Authors: Xin Hu, Tulane University; Kai Li, NEC Laboratories America, Inc.; Deep Patel, NEC Laboratories America, Inc.; Erik Kruus, NEC Laboratories America, Inc.; Martin Renqiang Min, NEC Laboratories America, Inc.; Zhengming Ding, Tulane University

Abstract: Weakly Supervised Temporal Action Localization (WSTAL) aims to jointly localize and classify action segments in untrimmed videos with only video level annotations. To leverage video level annotations most existing methods adopt the multiple instance learning paradigm where frame/snippet level action predictions are first produced and then aggregated to form a video-level prediction.
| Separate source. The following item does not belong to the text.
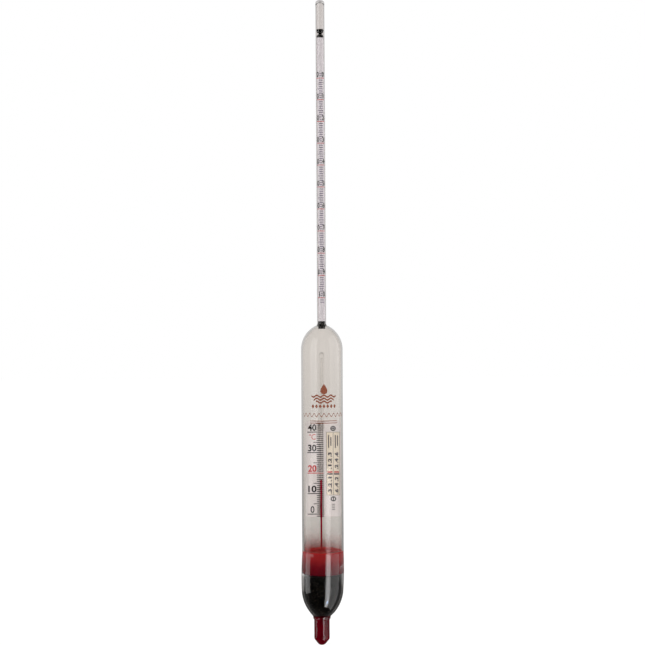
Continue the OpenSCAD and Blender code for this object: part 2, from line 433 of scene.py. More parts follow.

Although there are trials to improve snippet-level predictions by modeling temporal relationships we argue that those implementations have not sufficiently exploited such information. In this paper we propose Multi Modal Plateau Transformers (M2PT) for WSTAL by simultaneously exploiting temporal relationships among snippets complementary information across data modalities and temporal coherence among consecutive snippets. Specifically M2PT explores a dual Transformer architecture for RGB and optical flow modalities which models intra modality temporal relationship with a self attention mechanism and inter modality temporal relationship with a cross attention mechanism. To capture the temporal coherence that consecutive snippets are supposed to be assigned with the same action M2PT deploys a Plateau model to refine the temporal localization of action segments. Experimental results on popular benchmarks demonstrate that our proposed M2PT achieves state of the art performance.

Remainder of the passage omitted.